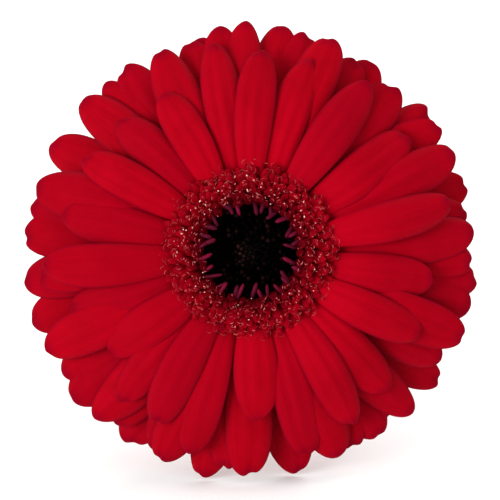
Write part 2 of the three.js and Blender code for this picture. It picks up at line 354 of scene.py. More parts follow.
def ray_surface(lie, rng, row):
    """A ray floret's face as a grid, out along it and across it.

    Out = base + share x length, less a notch in the tip. Across = half width x side, with the half width
    climbing smoothly to the widest place and closing as a rounded end. Height = the solid's own square
    law, plus a belly that is a sine of the share, the row's rise, and its droop towards the tip, less an
    arch of the side squared and a turned edge, plus ribs that are a cosine of the side, less two grooves,
    plus a slow twist and a wavy edge.
    """
    longer, widest, bluntest = row[:3]
    belly, rise, droop = np.array(row[3:]) * MM
    step = np.linspace(0.0, 1.0, RAY_ALONG)[:, None]
    share = 1.0 - (1.0 - step) ** 1.9
    quarter_turn = np.pi / 2 * 0.94
    side = np.sin(np.linspace(-1.0, 1.0, RAY_ACROSS) * quarter_turn)[None, :] / math.sin(quarter_turn)
    length = lie["reach"] * longer - lie["base"]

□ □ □

→ Written task: Write out the whole listing again, exactly as it stands.

→ Exercise result:
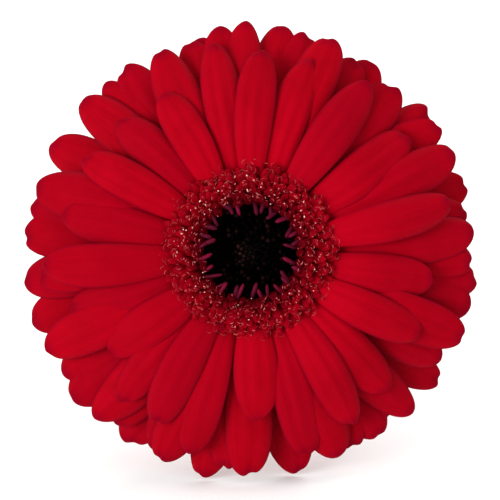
Write part 2 of the three.js and Blender code for this picture. It picks up at line 354 of scene.py. More parts follow.
def ray_surface(lie, rng, row):
    """A ray floret's face as a grid, out along it and across it.

    Out = base + share x length, less a notch in the tip. Across = half width x side, with the half width
    climbing smoothly to the widest place and closing as a rounded end. Height = the solid's own square
    law, plus a belly that is a sine of the share, the row's rise, and its droop towards the tip, less an
    arch of the side squared and a turned edge, plus ribs that are a cosine of the side, less two grooves,
    plus a slow twist and a wavy edge.
    """
    longer, widest, bluntest = row[:3]
    belly, rise, droop = np.array(row[3:]) * MM
    step = np.linspace(0.0, 1.0, RAY_ALONG)[:, None]
    share = 1.0 - (1.0 - step) ** 1.9
    quarter_turn = np.pi / 2 * 0.94
    side = np.sin(np.linspace(-1.0, 1.0, RAY_ACROSS) * quarter_turn)[None, :] / math.sin(quarter_turn)
    length = lie["reach"] * longer - lie["base"]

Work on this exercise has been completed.